Был потерпевшим: «разбойное нападение». Тогда мне позвонили из милиции и сказали, что, бляха, гражданский долг — придти к ним. Я тогда растерялся: надо было послать. Но я пришел. Дальше мне объяснили гражданский долг: писать бумагу, что «претензий не имею». По делу, за которое дают лет семь. Все, сказали, делают это, иначе им потом хуже. Приобщился ко всем. Тетка-мент кусала хлеб прямо от буханки и смотрела на меня, как на саму «преступность».
Третий раз банально — вытрезвитель.
Все три раза мне говорили: «золотая молодежь». С укором, завистью и чувством краткого ситуативного превосходства. С классовой ненавистью.
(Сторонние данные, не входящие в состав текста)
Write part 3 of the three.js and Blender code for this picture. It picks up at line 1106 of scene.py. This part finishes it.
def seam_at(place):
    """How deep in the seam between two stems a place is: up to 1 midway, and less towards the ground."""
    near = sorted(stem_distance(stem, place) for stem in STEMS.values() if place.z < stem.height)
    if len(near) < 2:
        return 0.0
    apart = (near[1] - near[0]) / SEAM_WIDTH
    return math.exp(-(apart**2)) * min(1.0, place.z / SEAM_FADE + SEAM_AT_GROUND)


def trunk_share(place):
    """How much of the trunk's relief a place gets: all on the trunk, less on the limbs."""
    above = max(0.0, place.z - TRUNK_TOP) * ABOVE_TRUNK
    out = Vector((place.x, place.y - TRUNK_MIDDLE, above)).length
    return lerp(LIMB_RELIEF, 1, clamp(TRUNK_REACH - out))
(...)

Не объяснять же им, что старший преподаватель — примерно такой же лузер, как лейтенант правоохранительных органов? Да они бы — я подозреваю — и не поверили. Все-таки есть в наших людях какое-то чувство к «интеллигенции».
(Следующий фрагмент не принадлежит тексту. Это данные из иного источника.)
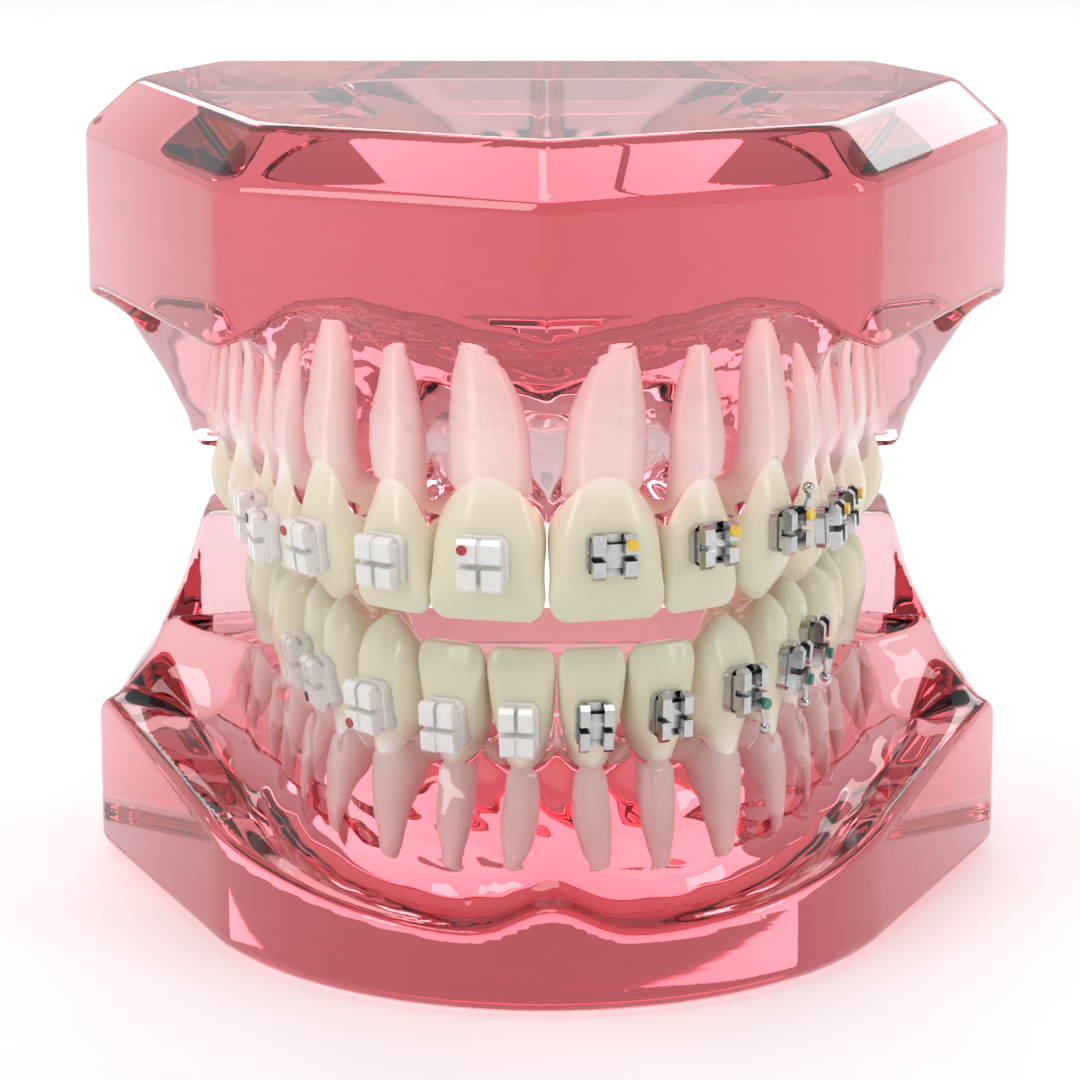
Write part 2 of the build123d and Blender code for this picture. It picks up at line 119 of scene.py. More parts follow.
@dataclass
class Tooth:
    name: str
    kind: str
    width: float
    depth: float
    crown: float
    root: float
    neck_width: float
    neck_depth: float
    tip: float  # degrees that the crown leans towards the lip
    gum_z: float  # gum margin in the middle of the tooth
    bend: float = 0.0  # how far the root's tip curves towards the back


@dataclass
class Arch:
    """A dental arch in plan: a round front, then a straight run that opens towards the back."""

    name: str
    centre_x: float
    radius: float
    centre_y: float
    sweep: float  # half angle of the round front, in degrees
    crown_up: int  # 1 where crowns point up, -1 where they point down
    front_gap: float  # from the incisors' edges to the occlusal plane
    papilla: float  # height of the gum between two front teeth
    teeth: list = field(default_factory=list)

    def at(self, s):
        """Point and heading, s millimetres from the midline."""
        a = min(s / self.radius, radians(self.sweep))
        run = max(0.0, s - self.radius * radians(self.sweep))
        x = self.centre_x + self.radius * sin(a) + run * cos(a)
        y = self.centre_y - self.radius * cos(a) + run * sin(a)
        return x, y, a

    def places(self):
        """Each tooth with its distance from the midline."""
        s = 0.0
        for t in self.teeth:
            s += (t.width + TOOTH_GAP) / 2
            yield t, s
            s += (t.width + TOOTH_GAP) / 2


UPPER = Arch("upper", 0.0, 20.0, -6.0, 76.0, -1, 0.8, 4.2)
UPPER.teeth = [
    Tooth("central_incisor", "incisor", 8.9, 7.0, 11.2, 12.2, 6.8, 6.2, 4, 44.7, 1.3),
    Tooth("lateral_incisor", "incisor", 6.7, 6.2, 10.2, 12.0, 5.0, 5.2, 4, 43.9, 0.7),
    Tooth("canine", "canine", 7.5, 8.0, 11.4, 13.6, 5.8, 6.8, 2, 44.1, 0.5),
    Tooth("first_premolar", "premolar", 6.9, 9.0, 9.2, 12.4, 5.2, 7.8, 1, 42.0),
    Tooth("second_premolar", "premolar", 6.8, 9.0, 8.8, 12.2, 5.0, 7.8, 1, 41.4),
    Tooth("first_molar", "molar", 10.2, 11.0, 8.4, 12.4, 8.0, 9.8, 0, 40.5),
    Tooth("second_molar", "molar", 9.6, 10.8, 8.0, 11.6, 7.4, 9.4, 0, 40.0),
]
LOWER = Arch("lower", 0.8, 17.2, -6.8, 74.0, 1, 1.6, 2.2)
LOWER.teeth = [
    Tooth("central_incisor", "incisor", 5.2, 6.0, 10.0, 9.8, 3.4, 5.0, 5, 19.9, 0.8),
    Tooth("lateral_incisor", "incisor", 5.6, 6.2, 10.0, 10.0, 3.6, 5.2, 5, 19.9, 0.9),
    Tooth("canine", "canine", 6.7, 7.4, 11.0, 10.4, 4.8, 6.4, 3, 19.7, 0.6),
    Tooth("first_premolar", "premolar", 7.0, 7.8, 11.0, 10.4, 4.7, 6.4, 1, 19.5, 0.5),
    Tooth("second_premolar", "premolar", 7.1, 8.2, 11.0, 10.4, 4.9, 6.8, 0, 19.6, 0.5),
    Tooth("first_molar", "molar", 11.0, 10.4, 10.6, 10.6, 8.8, 8.8, 0, 20.2),
    Tooth("second_molar", "molar", 10.4, 10.0, 10.0, 10.4, 8.2, 8.6, 0, 21.2),
]


# ---------------------------------------------------------------- smooth functions of a point
def smooth_max(a, b, k):
    """The larger of a and b, with the corner between them rounded over a width k."""
    h = np.maximum(k - np.abs(a - b), 0.0) / k
    return np.maximum(a, b) + h * h * k / 4


def smooth_min(a, b, k):
    return -smooth_max(-a, -b, k)


def ease(t):
    """0 below 0, 1 above 1 and a smooth step between."""
    t = np.clip(t, 0.0, 1.0)
    return t * t * (3 - 2 * t)


def bell(x, middle, half_width):
    return np.exp(-(((x - middle) / half_width) ** 2))


def profile(points, soften):
    """A smooth curve through a few (position, value) points, as a function."""
    places, values = (np.array(column, float) for column in zip(*points))
    step = 0.1
    dense = np.arange(places[0] - 4 * soften, places[-1] + 4 * soften, step)
    kernel = np.exp(-((np.arange(-3 * soften, 3 * soften + step, step) / soften) ** 2))
    raw = np.interp(dense, places, values)
    pad = len(kernel) // 2
    smooth = np.convolve(np.pad(raw, pad, mode="edge"), kernel / kernel.sum(), mode="same")[pad:-pad]
    return lambda x: np.interp(x, dense, smooth)


def arch_place(x, y, arch, sweep):
    """Distance outside the middle of the teeth, and distance along the arch from the midline."""
    side = np.sqrt((x - arch.centre_x) ** 2 + 0.3**2)
    a = radians(sweep)
    end_x = arch.radius * sin(a)
    end_y = arch.centre_y - arch.radius * cos(a)
    angle = np.arctan2(side, arch.centre_y - y)
    run = (side - end_x) * cos(a) + (y - end_y) * sin(a)
    beside = (side - end_x) * sin(a) - (y - end_y) * cos(a)
    in_front = angle < a
    out = np.where(in_front, np.hypot(side, y - arch.centre_y) - arch.radius, beside)
    along = np.where(in_front, arch.radius * angle, arch.radius * a + run)
    return out, along


def half_plane(x, y, start, end):
    """Distance outside the line from start to end, whose inner side is on its left."""
    dx, dy = end[0] - start[0], end[1] - start[1]
    length = np.hypot(dx, dy)
    return ((x - start[0]) * dy - (y - start[1]) * dx) / length


def sides_and_back(x, y, corner):
    """The walls behind the front corner, the same for both casts."""
    ax = np.abs(x)
    side = half_plane(ax, y, corner, (HALF_WIDTH, HEEL_Y))
    heel = half_plane(ax, y, (HALF_WIDTH, HEEL_Y), (BACK_HALF_WIDTH, HALF_DEPTH))
    walls = smooth_max(side, heel, WALL_CORNER)
    return smooth_max(walls, y - HALF_DEPTH, BACK_CORNER)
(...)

Вот так. Но фактом своего существования моя милиция меня бережет. Я без стеба. Не будь ее… В этой стране… Да, собственно, в любой стране.
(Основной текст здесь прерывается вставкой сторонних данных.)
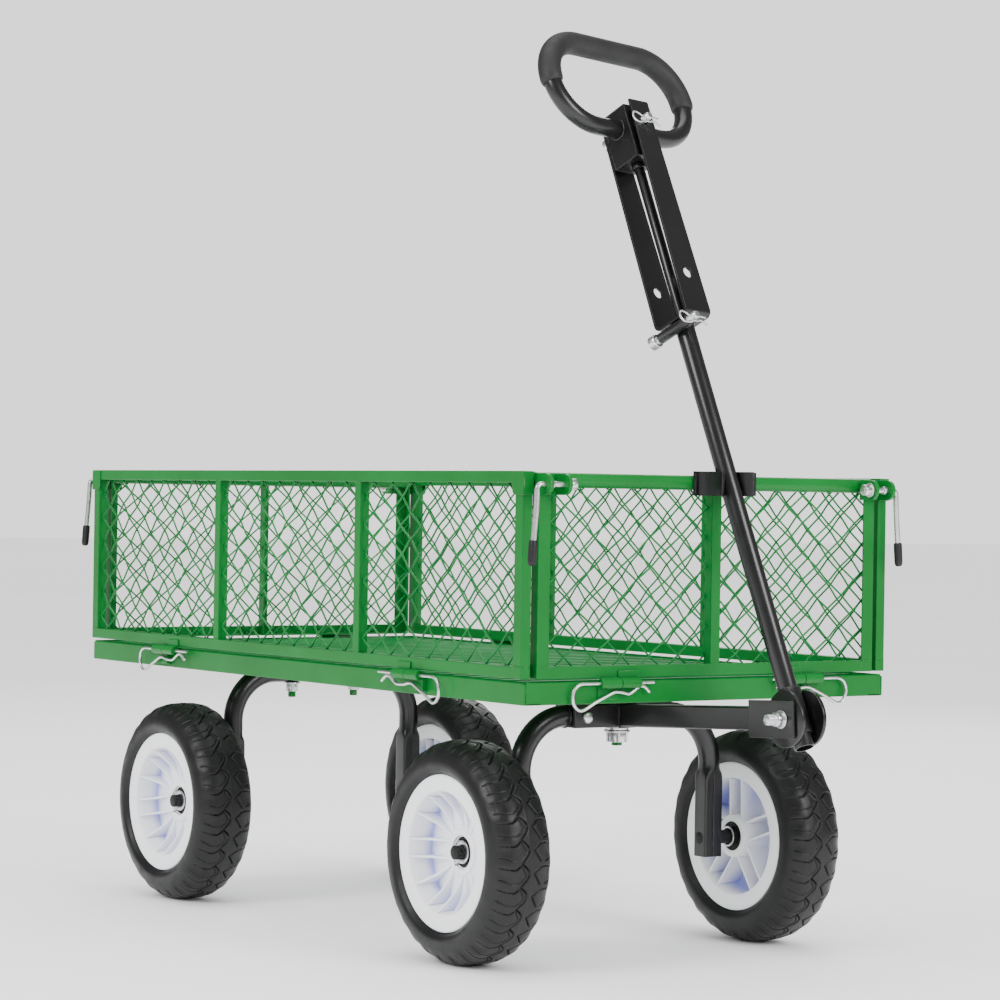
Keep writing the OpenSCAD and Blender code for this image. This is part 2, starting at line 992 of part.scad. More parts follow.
// centreline of the loop: two straights and two half circles
module loop_path(r) {
  along_y(0, grip_s, -loop_half, loop_half, r);
  along_y(0, loop_top_s, -loop_half, loop_half, r);
  both_sides()
    translate([0, loop_half, grip_s + loop_r])
      rotate([90, 0, 90])
        rotate([0, 0, -90])
          rotate_extrude(angle = 180)
            translate([loop_r, 0])
              circle(r = r);
}

module loop_tube() {
  color([0.07, 0.07, 0.07])
    on_head()
      difference() {
        loop_path(loop_tube_d / 2);
        loop_path(loop_tube_d / 2 - 1.6);
        along_x(0, pin_s, -21, 21, pin_r + 0.1);
      }
}

module foam_profile() {
  difference() {
    circle(r = foam_d / 2);
    circle(r = loop_tube_d / 2 + 0.02);
  }
}

// Foam sleeve: a straight piece and a curved piece on each side
module foam_grip() {
  color([0.05, 0.05, 0.05])
    on_head() {
      translate([0, -loop_half + 0.02, loop_top_s])
        rotate([-90, 0, 0])
          linear_extrude(height = 2 * loop_half - 0.04)
            foam_profile();
      for (m = [0, 180])
        rotate([0, 0, m])
          translate([0, loop_half, grip_s + loop_r])
            rotate([90, 0, 90])
              rotate([0, 0, -8])
                rotate_extrude(angle = 97.9)
                  translate([loop_r, 0])
                    foam_profile();
    }
}

// ---------------------------------------------------------------- wheels
// Wheel parts are built round the Z axis, outer side up, then laid on their side.
module on_wheel(x, side) {
  translate([x, side * half_track, wheel_r])
    rotate([-90 * side, 0, 0])
      children();
}

module tyre() {
  w = tyre_width / 2;
  color([0.06, 0.06, 0.06])
    rotate_extrude()
      polygon([[rim_r, -w + 5], [rim_r + 4, -w + 2], [rim_r + 10, -w], [rim_r + 15, -w + 0.4],
        [rim_r + 22, -w + 3], [rim_r + 28, -w + 8], [wheel_r - 5.5, -w + 13],
        [wheel_r - 1.5, -w + 22], [wheel_r - 0.3, -14], [wheel_r - 4, -13], [wheel_r - 4, -7],
        [wheel_r - 0.1, -6], [wheel_r, 0], [wheel_r - 0.1, 6], [wheel_r - 4, 7],
        [wheel_r - 4, 13], [wheel_r - 0.3, 14], [wheel_r - 1.5, w - 22],
        [wheel_r - 5.5, w - 13], [rim_r + 28, w - 8], [rim_r + 22, w - 3],
        [rim_r + 15, w - 0.4], [rim_r + 10, w], [rim_r + 4, w - 2], [rim_r, w - 5]]);
}

module rim() {
  seat = rim_r - 5;
  lip = 0.78 * rim_r;
  face = 33;
  color([0.85, 0.88, 0.9])
    difference() {
      union() {
        // barrel, front ring, dished web and hub
        rotate_extrude()
          polygon([[hub_r, hub_in], [hub_r, -6], [hub_r + 12, -9], [seat - 16, -9],
            [seat - 5, face - 16], [seat, face - 22], [seat, -face], [rim_r - 0.1, -face - 1],
            [rim_r - 0.1, face + 1], [rim_r - 3, face + 2], [lip + 2, face + 1.5],
            [lip, face - 1], [lip - 5, face - 16], [lip - 14, -4], [hub_r + 12, -4],
            [hub_r, hub_out], [bearing_r, hub_out], [bearing_r, hub_in]]);
        // curved fins in the dish
        for (i = [0 : fin_count - 1])
          rotate([0, 0, i * 360 / fin_count])
            rim_fin();
        // straight ribs behind the web
        for (i = [0 : fin_count - 1])
          rotate([0, 0, (i + 0.5) * 360 / fin_count])
            translate([hub_r - 1, -1.5, -30])
              cube([seat - hub_r + 2, 3, 22]);
        // hub sleeve between the bearings
        rotate_extrude()
          translate([spindle_d / 2 + 1, hub_in + bearing_w])
            square([bearing_r - spindle_d / 2 - 0.9, hub_out - hub_in - 2 * bearing_w]);
      }
    }
}

// one curved fin: part of an upright ring, kept inside the dish
module rim_fin() {
  intersection() {
    translate([hub_r + 20, 26, -5])
      difference() {
        cylinder(h = 24, r = 34);
        translate([0, 0, -1])
          cylinder(h = 26, r = 31.5);
      }
    rotate_extrude()
      polygon([[hub_r - 1, -5], [hub_r - 1, 2], [0.78 * rim_r - 7, 12],
        [0.78 * rim_r - 3.5, 12], [0.78 * rim_r - 12, -5]]);
    translate([0, -60, -6])
      cube([120, 58, 40]);
  }
}

module bearings() {
  color([0.1, 0.1, 0.1])
    for (z = [hub_in, hub_out - bearing_w])
      translate([0, 0, z])
        difference() {
          cylinder(h = bearing_w, r = bearing_r);
          translate([0, 0, -1])
            cylinder(h = bearing_w + 2, r = spindle_d / 2 + fit);
        }
}

module front_left_tyre() {
  on_wheel(axle_x, 1)
    tyre();
}

module front_left_rim() {
  on_wheel(axle_x, 1)
    rim();
}

module front_left_bearings() {
  on_wheel(axle_x, 1)
    bearings();
}

module front_right_tyre() {
  on_wheel(axle_x, -1)
    tyre();
}

module front_right_rim() {
  on_wheel(axle_x, -1)
    rim();
}

module front_right_bearings() {
  on_wheel(axle_x, -1)
    bearings();
}

module rear_left_tyre() {
  on_wheel(-axle_x, 1)
    tyre();
}

module rear_left_rim() {
  on_wheel(-axle_x, 1)
    rim();
}

module rear_left_bearings() {
  on_wheel(-axle_x, 1)
    bearings();
}

module rear_right_tyre() {
  on_wheel(-axle_x, -1)
    tyre();
}

module rear_right_rim() {
  on_wheel(-axle_x, -1)
    rim();
}

module rear_right_bearings() {
  on_wheel(-axle_x, -1)
    bearings();
}

tray_rails();
tray_crossmembers();
deck_mesh();
tray_hinges();
hinge_hairpins();
front_panel_frame();
front_panel_mesh();
front_latch_brackets();
pole_clip();
rear_panel_frame();
rear_panel_mesh();
rear_panel_hinges();
rear_latch_brackets();
left_panel_frame();
left_panel_mesh();
left_panel_hinges();
right_panel_frame();
right_panel_mesh();
right_panel_hinges();
front_left_latch_lever();
front_left_latch_tip();
front_right_latch_lever();
front_right_latch_tip();
rear_left_latch_lever();
rear_left_latch_tip();
rear_right_latch_lever();
rear_right_latch_tip();
rear_axle_arch();
rear_spindles();
rear_axle_bolts();
kingpin();
kingpin_spacer();
steer_bracket();
front_axle_arms();
front_spindles();
steer_bolts();
drawbar();
clevis_plates();
pole_tube();
pivot_socket();
tow_yoke();
hitch_pins();
hitch_clips();
slide_rod();
handle_block();
loop_tube();
foam_grip();
front_left_tyre();
front_left_rim();
front_left_bearings();
front_right_tyre();
front_right_rim();
front_right_bearings();
rear_left_tyre();
rear_left_rim();
rear_left_bearings();
rear_right_tyre();
rear_right_rim();
rear_right_bearings();
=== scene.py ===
import bpy
import json
import math
import random
import numpy as np
from mathutils import Matrix, Vector


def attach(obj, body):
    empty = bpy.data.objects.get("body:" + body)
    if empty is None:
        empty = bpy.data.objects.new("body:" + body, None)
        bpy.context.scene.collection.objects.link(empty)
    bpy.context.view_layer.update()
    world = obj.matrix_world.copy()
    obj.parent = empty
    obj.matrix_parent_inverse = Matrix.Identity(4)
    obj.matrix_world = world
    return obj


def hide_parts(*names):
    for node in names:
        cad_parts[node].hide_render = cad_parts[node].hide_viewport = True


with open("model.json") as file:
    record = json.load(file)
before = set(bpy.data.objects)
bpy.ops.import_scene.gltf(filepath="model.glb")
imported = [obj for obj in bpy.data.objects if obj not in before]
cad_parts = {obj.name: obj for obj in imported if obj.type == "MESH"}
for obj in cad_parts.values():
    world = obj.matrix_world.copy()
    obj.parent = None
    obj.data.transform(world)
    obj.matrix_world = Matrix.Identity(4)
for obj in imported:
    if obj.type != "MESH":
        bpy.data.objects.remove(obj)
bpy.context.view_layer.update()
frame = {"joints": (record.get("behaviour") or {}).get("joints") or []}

MM = 0.001                     # every size below is in millimetres
rnd = random.Random(11)        # unevenness of wires and weld beads

# ------------------------------------------------------------------ camera
# a level camera, fitted to the photo; CAM_TURN is its turn about the vertical from looking along +Y
CAM_AT = (3.28875, -2.18063, 0.52516)
CAM_TURN, CAM_ROLL, CAM_LENS = 55.776, 0.88, 113.2

cam_data = bpy.data.cameras.new("cam")
cam_data.lens = CAM_LENS
cam_data.sensor_width = 36.0
cam = bpy.data.objects.new("cam", cam_data)
bpy.context.scene.collection.objects.link(cam)
cam.matrix_world = (Matrix.Translation(CAM_AT) @ Matrix.Rotation(math.radians(CAM_TURN), 4, "Z")
                    @ Matrix.Rotation(math.radians(90), 4, "X")
                    @ Matrix.Rotation(math.radians(CAM_ROLL), 4, "Z"))
bpy.context.scene.camera = cam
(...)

Твой статус ограничивает тебе свободу слова. Свободнее всего говорить, когда ты никто. Студент, например. А потом у тебя появляются «обязательства».
Давал городскому журналу интервью. Как последний чинуша, затребовал текст на сверку. И вырезал оттуда хороший абзац. С присказкой мерзкого чинуши: «нюансы моей политический ситуации…».
Вроде бы как был никто, так и остался. Но вот, пожалуйста: сам себе цензор, все как у людей.
Сочиняю песни. Исключительно матерные и какие-то сатанинские. В мире победившего зла рок-музыка была бы как раз такой. Другое не могу. И музыку к ним сочинять не могу, не умею. Только стихи, которые надо петь, а лучше кричать со сцены под шум.
Никому не показываю — зачем?
Какой же резон?
Если законы сохранения распространить на эмоции-интенции: сливаю лишнюю злобу. Наивно думаю, что во мне освобождается «место». Ну и самое простое: просто нравится.
Я же никому пока не мешаю?
Объяснял, почему не могу писать из Красноярска в Москву. Они хотели «чистой информации».
— Есть вещи, которые я делать умею, но не люблю: интервью, отчеты. Люблю и умею только публицистику. Не умею и не люблю — расследования, новости и «чистую информацию».
— А есть то, что любишь — и не умеешь?
Я брякнул: «Наверное, проповеди».
Звали в Москву на какую-то конференцию — отказался. Я теперь осторожный. После того, как съездил «переводчиком с венгерского».
В Красноярске есть литературный журнал. Я там в редколлегии. Главред говорит: «не мог бы глянуть тексты»? Это был подстрочник с венгерского, но очень сильный подстрочник. Ничего не надо править. Только конец дописать. Конца там в рассказе не было, не специальный обрыв, а просто не было — по каким-то техническим причинам. Я чего-то дописал — немного, чтя неведомого автора.
Потом мне говорят: «ну поехали, ты теперь друг венгерской литературы». В Москве — ее торжественная неделя. У тебя чего, дел в Москве нет? Или тебя пугают живые венгры?
Ну поехали. Свои дела быстро исчерпались, да и невежливо — игнорировать приглашающих. Посещаю. Слушаю. Выпиваю-закусываю.
Просят выступить перед профессиональным сообществом. Рассказать о том, как переводил. Они-то поняли, что я знаю венгерский, что корпел ночами, бился… «Может с листа чего-нибудь почитаете? Покажите, как это делают по-сибирски?». — «Нет, говорю, с листа переводить — наши тяжелые будни. Лучше расскажу главное. Чем отлична наша школа от московской». Слушали внимательно. Хлопали-записывали. Так родилась красноярская школа. Потом снова — выпивали-закусывали.
И тут меня — впервые в жизни так сильно — достала халява, достала не своя роль. К чертовой матери обменял билет. Улетел на три дня раньше.
Теперь обхожу «не свое» за версту. Лучше пропустить интересное, чем еще раз — «переводы с венгерского».
Здравствуй, моя берлога.
Спасибо, дорогие товарищи венгры.
Позвали нас, типа экспертов, полемизировать со студенчеством. С молодежными политиками, как они себя называли. На «дискуссионный клуб». Приперлись: философ, политтехнолог, деятель от православия, я… Все пришли. Как один. «Нам тут обещали, что нас порвут, аки тузик грелку, — радуется технолог. — Грелка пришла. Где же тузики?»